= Microservices =

Collection of loosely coupled services used to build computer applications

In software engineering, a microservice architecture is an architectural pattern that organizes an application into a collection of loosely coupled, fine-grained services that communicate through lightweight protocols. This pattern allows teams to develop, deploy, and scale services independently, improving modularity, scalability, and adaptability. However, it introduces additional complexity, particularly in managing distributed systems and inter-service communication, making the initial implementation more challenging compared to a monolithic architecture.

== Definition ==

There is no single, universally agreed-upon definition of microservices. However, they are generally characterized by a focus on modularity, with each service designed around a specific business capability. These services are loosely coupled, independently deployable, and often developed and scaled separately, enabling greater flexibility and agility in managing complex systems. Microservices architecture is closely associated with principles such as domain-driven design, decentralization of data and governance, and the flexibility to use different technologies for individual services to best meet their requirements.

== Usage ==

It is common for microservices architectures to be adopted for cloud-native applications, serverless computing, and applications using lightweight container deployment via OS-level virtualization. According to Fowler, because of the large number (when compared to monolithic application implementations) of services, decentralized continuous delivery and DevOps with holistic service monitoring are necessary to effectively develop, maintain, and operate such applications. A consequence of (and rationale for) following this approach is that the individual microservices can be individually scaled.
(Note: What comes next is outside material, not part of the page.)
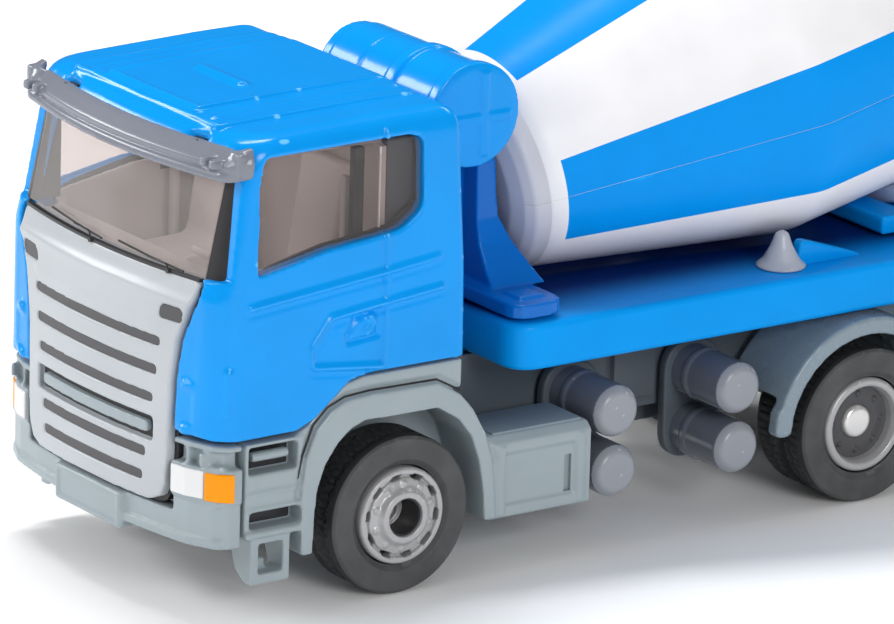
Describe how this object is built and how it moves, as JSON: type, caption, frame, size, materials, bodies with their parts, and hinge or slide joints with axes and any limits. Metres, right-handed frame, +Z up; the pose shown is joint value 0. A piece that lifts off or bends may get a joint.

In the monolithic approach, an application supporting three functions would have to be scaled in its entirety even if only one of these functions had a resource constraint. With microservices, only the microservice supporting the function with resource constraints needs to be scaled out, thus providing resource and cost optimization benefits. Despite its benefits, microservices architecture introduces challenges such as increased operational complexity, network latency, and the need for robust monitoring and fault tolerance mechanisms.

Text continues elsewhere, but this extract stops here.